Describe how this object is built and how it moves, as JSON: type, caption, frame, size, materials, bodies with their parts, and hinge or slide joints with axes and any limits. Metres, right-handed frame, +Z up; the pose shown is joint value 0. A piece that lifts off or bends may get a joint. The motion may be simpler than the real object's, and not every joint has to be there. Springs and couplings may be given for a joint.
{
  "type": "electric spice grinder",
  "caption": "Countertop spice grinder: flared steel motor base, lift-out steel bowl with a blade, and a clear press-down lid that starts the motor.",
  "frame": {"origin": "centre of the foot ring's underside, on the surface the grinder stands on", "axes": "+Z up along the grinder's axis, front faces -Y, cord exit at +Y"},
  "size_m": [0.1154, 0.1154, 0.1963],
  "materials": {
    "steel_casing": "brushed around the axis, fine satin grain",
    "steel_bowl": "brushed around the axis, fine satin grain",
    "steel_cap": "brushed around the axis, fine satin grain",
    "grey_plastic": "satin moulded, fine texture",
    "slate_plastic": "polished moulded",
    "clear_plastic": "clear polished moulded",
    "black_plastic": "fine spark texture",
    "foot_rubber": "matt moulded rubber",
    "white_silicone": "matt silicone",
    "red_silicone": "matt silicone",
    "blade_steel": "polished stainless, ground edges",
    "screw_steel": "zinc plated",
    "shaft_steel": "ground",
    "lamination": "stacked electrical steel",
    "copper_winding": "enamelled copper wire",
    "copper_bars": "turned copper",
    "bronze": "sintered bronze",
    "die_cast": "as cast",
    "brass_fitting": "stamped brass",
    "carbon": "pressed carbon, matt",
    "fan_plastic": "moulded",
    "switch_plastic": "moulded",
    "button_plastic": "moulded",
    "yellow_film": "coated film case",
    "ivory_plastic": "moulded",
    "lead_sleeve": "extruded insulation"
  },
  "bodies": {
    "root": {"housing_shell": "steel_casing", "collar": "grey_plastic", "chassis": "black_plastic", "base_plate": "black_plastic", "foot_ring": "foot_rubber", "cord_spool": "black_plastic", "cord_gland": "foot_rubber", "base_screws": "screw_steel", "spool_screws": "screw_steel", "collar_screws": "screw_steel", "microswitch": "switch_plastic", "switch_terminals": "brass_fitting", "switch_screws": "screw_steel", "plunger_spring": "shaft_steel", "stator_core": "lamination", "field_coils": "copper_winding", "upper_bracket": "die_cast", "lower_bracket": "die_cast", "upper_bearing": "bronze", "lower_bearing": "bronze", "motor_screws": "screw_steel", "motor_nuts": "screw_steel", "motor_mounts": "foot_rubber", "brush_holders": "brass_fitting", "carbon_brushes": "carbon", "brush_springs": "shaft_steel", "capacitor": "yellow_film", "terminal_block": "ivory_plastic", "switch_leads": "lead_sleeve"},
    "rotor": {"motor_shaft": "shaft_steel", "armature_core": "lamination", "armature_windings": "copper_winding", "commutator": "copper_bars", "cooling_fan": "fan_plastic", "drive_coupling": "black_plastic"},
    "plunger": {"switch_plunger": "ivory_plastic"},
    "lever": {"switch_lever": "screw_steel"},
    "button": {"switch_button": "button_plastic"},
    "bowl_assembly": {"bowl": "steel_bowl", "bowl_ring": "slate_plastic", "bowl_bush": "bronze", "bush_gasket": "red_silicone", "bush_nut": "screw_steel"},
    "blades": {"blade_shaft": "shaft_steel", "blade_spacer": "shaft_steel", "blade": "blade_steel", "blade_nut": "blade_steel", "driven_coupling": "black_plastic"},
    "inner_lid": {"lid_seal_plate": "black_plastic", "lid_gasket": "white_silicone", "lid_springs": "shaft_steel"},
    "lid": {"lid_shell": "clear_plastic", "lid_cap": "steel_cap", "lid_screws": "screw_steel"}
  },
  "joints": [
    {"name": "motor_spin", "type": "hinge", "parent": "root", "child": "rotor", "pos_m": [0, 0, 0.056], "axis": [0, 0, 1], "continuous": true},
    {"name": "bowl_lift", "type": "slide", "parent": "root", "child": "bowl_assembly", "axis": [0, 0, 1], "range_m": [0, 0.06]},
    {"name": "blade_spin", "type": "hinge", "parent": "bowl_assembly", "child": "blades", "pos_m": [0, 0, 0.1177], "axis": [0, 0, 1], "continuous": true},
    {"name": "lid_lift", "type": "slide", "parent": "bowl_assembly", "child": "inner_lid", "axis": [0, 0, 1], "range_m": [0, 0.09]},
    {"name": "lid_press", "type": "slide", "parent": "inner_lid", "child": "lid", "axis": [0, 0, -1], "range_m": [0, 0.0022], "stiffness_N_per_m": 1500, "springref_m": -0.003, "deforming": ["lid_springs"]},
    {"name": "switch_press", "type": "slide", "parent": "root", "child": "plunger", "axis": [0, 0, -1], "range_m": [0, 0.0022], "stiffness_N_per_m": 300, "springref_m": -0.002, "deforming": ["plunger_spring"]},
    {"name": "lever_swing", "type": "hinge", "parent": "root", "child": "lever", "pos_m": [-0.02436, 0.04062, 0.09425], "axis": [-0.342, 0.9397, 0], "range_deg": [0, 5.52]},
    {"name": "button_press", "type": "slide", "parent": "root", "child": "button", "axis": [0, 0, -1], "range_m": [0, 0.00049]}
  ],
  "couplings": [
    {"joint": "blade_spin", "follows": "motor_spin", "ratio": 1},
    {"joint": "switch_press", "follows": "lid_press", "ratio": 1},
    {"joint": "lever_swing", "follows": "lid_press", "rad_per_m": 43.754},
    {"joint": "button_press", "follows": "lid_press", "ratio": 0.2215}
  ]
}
■ ■ ■ ■
● **Stated goal**
Repeat the material above exactly.

● **Result below**
Describe how this object is built and how it moves, as JSON: type, caption, frame, size, materials, bodies with their parts, and hinge or slide joints with axes and any limits. Metres, right-handed frame, +Z up; the pose shown is joint value 0. A piece that lifts off or bends may get a joint. The motion may be simpler than the real object's, and not every joint has to be there. Springs and couplings may be given for a joint.
{
  "type": "electric spice grinder",
  "caption": "Countertop spice grinder: flared steel motor base, lift-out steel bowl with a blade, and a clear press-down lid that starts the motor.",
  "frame": {"origin": "centre of the foot ring's underside, on the surface the grinder stands on", "axes": "+Z up along the grinder's axis, front faces -Y, cord exit at +Y"},
  "size_m": [0.1154, 0.1154, 0.1963],
  "materials": {
    "steel_casing": "brushed around the axis, fine satin grain",
    "steel_bowl": "brushed around the axis, fine satin grain",
    "steel_cap": "brushed around the axis, fine satin grain",
    "grey_plastic": "satin moulded, fine texture",
    "slate_plastic": "polished moulded",
    "clear_plastic": "clear polished moulded",
    "black_plastic": "fine spark texture",
    "foot_rubber": "matt moulded rubber",
    "white_silicone": "matt silicone",
    "red_silicone": "matt silicone",
    "blade_steel": "polished stainless, ground edges",
    "screw_steel": "zinc plated",
    "shaft_steel": "ground",
    "lamination": "stacked electrical steel",
    "copper_winding": "enamelled copper wire",
    "copper_bars": "turned copper",
    "bronze": "sintered bronze",
    "die_cast": "as cast",
    "brass_fitting": "stamped brass",
    "carbon": "pressed carbon, matt",
    "fan_plastic": "moulded",
    "switch_plastic": "moulded",
    "button_plastic": "moulded",
    "yellow_film": "coated film case",
    "ivory_plastic": "moulded",
    "lead_sleeve": "extruded insulation"
  },
  "bodies": {
    "root": {"housing_shell": "steel_casing", "collar": "grey_plastic", "chassis": "black_plastic", "base_plate": "black_plastic", "foot_ring": "foot_rubber", "cord_spool": "black_plastic", "cord_gland": "foot_rubber", "base_screws": "screw_steel", "spool_screws": "screw_steel", "collar_screws": "screw_steel", "microswitch": "switch_plastic", "switch_terminals": "brass_fitting", "switch_screws": "screw_steel", "plunger_spring": "shaft_steel", "stator_core": "lamination", "field_coils": "copper_winding", "upper_bracket": "die_cast", "lower_bracket": "die_cast", "upper_bearing": "bronze", "lower_bearing": "bronze", "motor_screws": "screw_steel", "motor_nuts": "screw_steel", "motor_mounts": "foot_rubber", "brush_holders": "brass_fitting", "carbon_brushes": "carbon", "brush_springs": "shaft_steel", "capacitor": "yellow_film", "terminal_block": "ivory_plastic", "switch_leads": "lead_sleeve"},
    "rotor": {"motor_shaft": "shaft_steel", "armature_core": "lamination", "armature_windings": "copper_winding", "commutator": "copper_bars", "cooling_fan": "fan_plastic", "drive_coupling": "black_plastic"},
    "plunger": {"switch_plunger": "ivory_plastic"},
    "lever": {"switch_lever": "screw_steel"},
    "button": {"switch_button": "button_plastic"},
    "bowl_assembly": {"bowl": "steel_bowl", "bowl_ring": "slate_plastic", "bowl_bush": "bronze", "bush_gasket": "red_silicone", "bush_nut": "screw_steel"},
    "blades": {"blade_shaft": "shaft_steel", "blade_spacer": "shaft_steel", "blade": "blade_steel", "blade_nut": "blade_steel", "driven_coupling": "black_plastic"},
    "inner_lid": {"lid_seal_plate": "black_plastic", "lid_gasket": "white_silicone", "lid_springs": "shaft_steel"},
    "lid": {"lid_shell": "clear_plastic", "lid_cap": "steel_cap", "lid_screws": "screw_steel"}
  },
  "joints": [
    {"name": "motor_spin", "type": "hinge", "parent": "root", "child": "rotor", "pos_m": [0, 0, 0.056], "axis": [0, 0, 1], "continuous": true},
    {"name": "bowl_lift", "type": "slide", "parent": "root", "child": "bowl_assembly", "axis": [0, 0, 1], "range_m": [0, 0.06]},
    {"name": "blade_spin", "type": "hinge", "parent": "bowl_assembly", "child": "blades", "pos_m": [0, 0, 0.1177], "axis": [0, 0, 1], "continuous": true},
    {"name": "lid_lift", "type": "slide", "parent": "bowl_assembly", "child": "inner_lid", "axis": [0, 0, 1], "range_m": [0, 0.09]},
    {"name": "lid_press", "type": "slide", "parent": "inner_lid", "child": "lid", "axis": [0, 0, -1], "range_m": [0, 0.0022], "stiffness_N_per_m": 1500, "springref_m": -0.003, "deforming": ["lid_springs"]},
    {"name": "switch_press", "type": "slide", "parent": "root", "child": "plunger", "axis": [0, 0, -1], "range_m": [0, 0.0022], "stiffness_N_per_m": 300, "springref_m": -0.002, "deforming": ["plunger_spring"]},
    {"name": "lever_swing", "type": "hinge", "parent": "root", "child": "lever", "pos_m": [-0.02436, 0.04062, 0.09425], "axis": [-0.342, 0.9397, 0], "range_deg": [0, 5.52]},
    {"name": "button_press", "type": "slide", "parent": "root", "child": "button", "axis": [0, 0, -1], "range_m": [0, 0.00049]}
  ],
  "couplings": [
    {"joint": "blade_spin", "follows": "motor_spin", "ratio": 1},
    {"joint": "switch_press", "follows": "lid_press", "ratio": 1},
    {"joint": "lever_swing", "follows": "lid_press", "rad_per_m": 43.754},
    {"joint": "button_press", "follows": "lid_press", "ratio": 0.2215}
  ]
}